--- Start of Available records ---
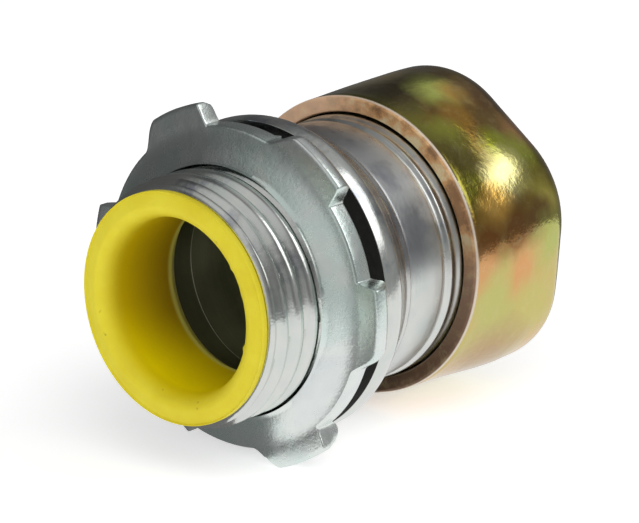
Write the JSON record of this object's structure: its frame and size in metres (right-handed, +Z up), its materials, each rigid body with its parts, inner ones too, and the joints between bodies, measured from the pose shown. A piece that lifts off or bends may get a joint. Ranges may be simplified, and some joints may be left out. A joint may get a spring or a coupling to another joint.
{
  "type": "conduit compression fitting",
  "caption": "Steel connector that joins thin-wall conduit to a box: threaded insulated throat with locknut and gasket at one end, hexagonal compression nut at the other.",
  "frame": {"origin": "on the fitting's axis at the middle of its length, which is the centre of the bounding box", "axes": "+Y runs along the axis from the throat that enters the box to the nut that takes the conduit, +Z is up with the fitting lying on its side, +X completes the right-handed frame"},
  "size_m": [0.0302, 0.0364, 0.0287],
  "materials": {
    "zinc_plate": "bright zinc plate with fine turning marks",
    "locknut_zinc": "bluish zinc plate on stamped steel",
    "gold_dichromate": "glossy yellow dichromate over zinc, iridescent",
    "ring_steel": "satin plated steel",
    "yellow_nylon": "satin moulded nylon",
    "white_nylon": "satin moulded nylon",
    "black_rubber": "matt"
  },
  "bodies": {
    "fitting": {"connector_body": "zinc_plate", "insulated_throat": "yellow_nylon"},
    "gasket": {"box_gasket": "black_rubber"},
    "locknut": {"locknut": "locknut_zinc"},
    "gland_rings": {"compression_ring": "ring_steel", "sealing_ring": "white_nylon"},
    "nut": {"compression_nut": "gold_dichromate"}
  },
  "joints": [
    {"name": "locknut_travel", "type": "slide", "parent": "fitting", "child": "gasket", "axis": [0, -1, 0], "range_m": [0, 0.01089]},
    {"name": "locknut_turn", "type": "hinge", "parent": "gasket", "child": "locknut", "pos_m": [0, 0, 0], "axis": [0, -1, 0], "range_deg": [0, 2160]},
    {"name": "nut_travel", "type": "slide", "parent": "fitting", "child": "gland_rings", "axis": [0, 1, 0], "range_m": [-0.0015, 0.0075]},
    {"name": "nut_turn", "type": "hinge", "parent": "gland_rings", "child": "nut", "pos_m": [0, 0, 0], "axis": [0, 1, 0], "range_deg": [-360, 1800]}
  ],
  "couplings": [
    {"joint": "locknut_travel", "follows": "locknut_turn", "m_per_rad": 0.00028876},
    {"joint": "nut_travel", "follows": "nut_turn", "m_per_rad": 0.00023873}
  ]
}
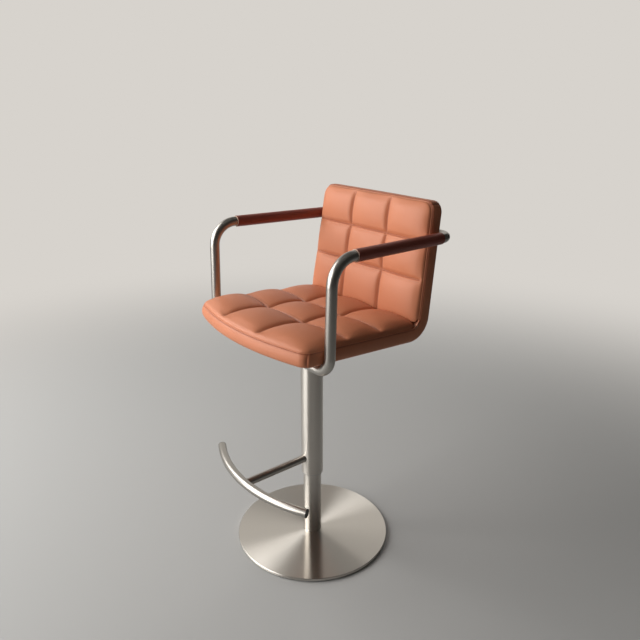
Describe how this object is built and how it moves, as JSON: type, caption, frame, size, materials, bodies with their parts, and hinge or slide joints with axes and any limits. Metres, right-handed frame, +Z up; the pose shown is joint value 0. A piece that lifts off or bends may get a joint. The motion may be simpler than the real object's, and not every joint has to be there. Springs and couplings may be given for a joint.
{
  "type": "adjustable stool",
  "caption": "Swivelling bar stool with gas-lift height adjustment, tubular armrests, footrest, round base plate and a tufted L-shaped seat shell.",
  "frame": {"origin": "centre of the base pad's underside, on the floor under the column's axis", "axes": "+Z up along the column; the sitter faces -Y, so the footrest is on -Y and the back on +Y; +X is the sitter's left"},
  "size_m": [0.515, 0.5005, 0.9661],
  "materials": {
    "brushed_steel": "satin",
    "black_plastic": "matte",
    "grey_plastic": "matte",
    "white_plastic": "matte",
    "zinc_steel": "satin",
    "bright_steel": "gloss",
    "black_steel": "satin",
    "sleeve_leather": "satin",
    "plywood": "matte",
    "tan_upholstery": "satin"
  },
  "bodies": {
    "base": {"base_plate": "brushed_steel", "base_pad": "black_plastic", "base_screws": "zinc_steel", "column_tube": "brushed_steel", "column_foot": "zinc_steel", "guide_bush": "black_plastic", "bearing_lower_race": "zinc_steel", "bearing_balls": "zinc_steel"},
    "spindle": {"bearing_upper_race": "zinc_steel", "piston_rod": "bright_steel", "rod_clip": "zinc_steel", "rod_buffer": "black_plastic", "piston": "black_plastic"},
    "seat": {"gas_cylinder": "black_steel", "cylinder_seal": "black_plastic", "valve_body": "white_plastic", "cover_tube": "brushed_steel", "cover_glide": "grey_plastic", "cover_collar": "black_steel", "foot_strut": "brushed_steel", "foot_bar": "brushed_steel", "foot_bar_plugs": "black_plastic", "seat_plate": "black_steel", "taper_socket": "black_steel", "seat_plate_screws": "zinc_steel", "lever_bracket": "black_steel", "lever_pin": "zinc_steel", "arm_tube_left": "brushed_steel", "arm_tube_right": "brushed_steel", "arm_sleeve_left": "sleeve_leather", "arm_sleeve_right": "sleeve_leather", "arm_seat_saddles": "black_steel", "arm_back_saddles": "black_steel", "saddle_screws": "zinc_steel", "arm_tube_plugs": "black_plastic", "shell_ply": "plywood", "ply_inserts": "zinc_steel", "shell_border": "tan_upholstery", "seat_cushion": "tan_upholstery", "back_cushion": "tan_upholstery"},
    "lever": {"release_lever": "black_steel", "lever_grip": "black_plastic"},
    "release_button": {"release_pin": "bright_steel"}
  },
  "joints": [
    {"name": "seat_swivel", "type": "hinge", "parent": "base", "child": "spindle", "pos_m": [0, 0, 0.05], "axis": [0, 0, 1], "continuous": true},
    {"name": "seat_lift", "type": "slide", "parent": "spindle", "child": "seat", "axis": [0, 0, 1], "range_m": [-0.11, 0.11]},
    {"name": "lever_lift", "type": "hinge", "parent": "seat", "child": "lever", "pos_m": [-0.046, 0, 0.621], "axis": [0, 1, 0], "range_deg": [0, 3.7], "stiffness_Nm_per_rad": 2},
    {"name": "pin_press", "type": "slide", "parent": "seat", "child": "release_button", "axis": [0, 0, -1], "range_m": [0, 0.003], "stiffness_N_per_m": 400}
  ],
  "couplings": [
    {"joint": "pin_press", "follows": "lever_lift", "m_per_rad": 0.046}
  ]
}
--- End of Available records ---
Description of the task: Write the data back out verbatim.

Result of the exercise:
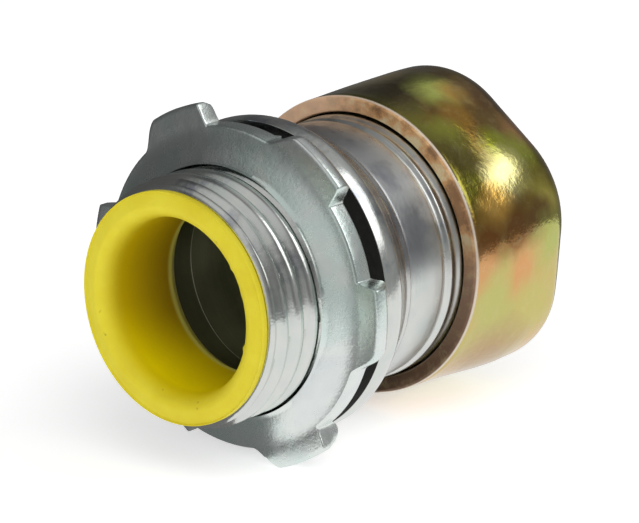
Write the JSON record of this object's structure: its frame and size in metres (right-handed, +Z up), its materials, each rigid body with its parts, inner ones too, and the joints between bodies, measured from the pose shown. A piece that lifts off or bends may get a joint. Ranges may be simplified, and some joints may be left out. A joint may get a spring or a coupling to another joint.
{
  "type": "conduit compression fitting",
  "caption": "Steel connector that joins thin-wall conduit to a box: threaded insulated throat with locknut and gasket at one end, hexagonal compression nut at the other.",
  "frame": {"origin": "on the fitting's axis at the middle of its length, which is the centre of the bounding box", "axes": "+Y runs along the axis from the throat that enters the box to the nut that takes the conduit, +Z is up with the fitting lying on its side, +X completes the right-handed frame"},
  "size_m": [0.0302, 0.0364, 0.0287],
  "materials": {
    "zinc_plate": "bright zinc plate with fine turning marks",
    "locknut_zinc": "bluish zinc plate on stamped steel",
    "gold_dichromate": "glossy yellow dichromate over zinc, iridescent",
    "ring_steel": "satin plated steel",
    "yellow_nylon": "satin moulded nylon",
    "white_nylon": "satin moulded nylon",
    "black_rubber": "matt"
  },
  "bodies": {
    "fitting": {"connector_body": "zinc_plate", "insulated_throat": "yellow_nylon"},
    "gasket": {"box_gasket": "black_rubber"},
    "locknut": {"locknut": "locknut_zinc"},
    "gland_rings": {"compression_ring": "ring_steel", "sealing_ring": "white_nylon"},
    "nut": {"compression_nut": "gold_dichromate"}
  },
  "joints": [
    {"name": "locknut_travel", "type": "slide", "parent": "fitting", "child": "gasket", "axis": [0, -1, 0], "range_m": [0, 0.01089]},
    {"name": "locknut_turn", "type": "hinge", "parent": "gasket", "child": "locknut", "pos_m": [0, 0, 0], "axis": [0, -1, 0], "range_deg": [0, 2160]},
    {"name": "nut_travel", "type": "slide", "parent": "fitting", "child": "gland_rings", "axis": [0, 1, 0], "range_m": [-0.0015, 0.0075]},
    {"name": "nut_turn", "type": "hinge", "parent": "gland_rings", "child": "nut", "pos_m": [0, 0, 0], "axis": [0, 1, 0], "range_deg": [-360, 1800]}
  ],
  "couplings": [
    {"joint": "locknut_travel", "follows": "locknut_turn", "m_per_rad": 0.00028876},
    {"joint": "nut_travel", "follows": "nut_turn", "m_per_rad": 0.00023873}
  ]
}
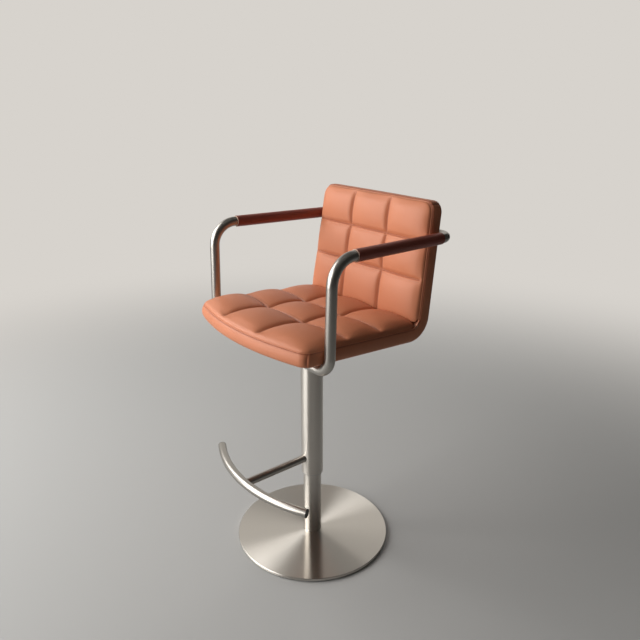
Describe how this object is built and how it moves, as JSON: type, caption, frame, size, materials, bodies with their parts, and hinge or slide joints with axes and any limits. Metres, right-handed frame, +Z up; the pose shown is joint value 0. A piece that lifts off or bends may get a joint. The motion may be simpler than the real object's, and not every joint has to be there. Springs and couplings may be given for a joint.
{
  "type": "adjustable stool",
  "caption": "Swivelling bar stool with gas-lift height adjustment, tubular armrests, footrest, round base plate and a tufted L-shaped seat shell.",
  "frame": {"origin": "centre of the base pad's underside, on the floor under the column's axis", "axes": "+Z up along the column; the sitter faces -Y, so the footrest is on -Y and the back on +Y; +X is the sitter's left"},
  "size_m": [0.515, 0.5005, 0.9661],
  "materials": {
    "brushed_steel": "satin",
    "black_plastic": "matte",
    "grey_plastic": "matte",
    "white_plastic": "matte",
    "zinc_steel": "satin",
    "bright_steel": "gloss",
    "black_steel": "satin",
    "sleeve_leather": "satin",
    "plywood": "matte",
    "tan_upholstery": "satin"
  },
  "bodies": {
    "base": {"base_plate": "brushed_steel", "base_pad": "black_plastic", "base_screws": "zinc_steel", "column_tube": "brushed_steel", "column_foot": "zinc_steel", "guide_bush": "black_plastic", "bearing_lower_race": "zinc_steel", "bearing_balls": "zinc_steel"},
    "spindle": {"bearing_upper_race": "zinc_steel", "piston_rod": "bright_steel", "rod_clip": "zinc_steel", "rod_buffer": "black_plastic", "piston": "black_plastic"},
    "seat": {"gas_cylinder": "black_steel", "cylinder_seal": "black_plastic", "valve_body": "white_plastic", "cover_tube": "brushed_steel", "cover_glide": "grey_plastic", "cover_collar": "black_steel", "foot_strut": "brushed_steel", "foot_bar": "brushed_steel", "foot_bar_plugs": "black_plastic", "seat_plate": "black_steel", "taper_socket": "black_steel", "seat_plate_screws": "zinc_steel", "lever_bracket": "black_steel", "lever_pin": "zinc_steel", "arm_tube_left": "brushed_steel", "arm_tube_right": "brushed_steel", "arm_sleeve_left": "sleeve_leather", "arm_sleeve_right": "sleeve_leather", "arm_seat_saddles": "black_steel", "arm_back_saddles": "black_steel", "saddle_screws": "zinc_steel", "arm_tube_plugs": "black_plastic", "shell_ply": "plywood", "ply_inserts": "zinc_steel", "shell_border": "tan_upholstery", "seat_cushion": "tan_upholstery", "back_cushion": "tan_upholstery"},
    "lever": {"release_lever": "black_steel", "lever_grip": "black_plastic"},
    "release_button": {"release_pin": "bright_steel"}
  },
  "joints": [
    {"name": "seat_swivel", "type": "hinge", "parent": "base", "child": "spindle", "pos_m": [0, 0, 0.05], "axis": [0, 0, 1], "continuous": true},
    {"name": "seat_lift", "type": "slide", "parent": "spindle", "child": "seat", "axis": [0, 0, 1], "range_m": [-0.11, 0.11]},
    {"name": "lever_lift", "type": "hinge", "parent": "seat", "child": "lever", "pos_m": [-0.046, 0, 0.621], "axis": [0, 1, 0], "range_deg": [0, 3.7], "stiffness_Nm_per_rad": 2},
    {"name": "pin_press", "type": "slide", "parent": "seat", "child": "release_button", "axis": [0, 0, -1], "range_m": [0, 0.003], "stiffness_N_per_m": 400}
  ],
  "couplings": [
    {"joint": "pin_press", "follows": "lever_lift", "m_per_rad": 0.046}
  ]
}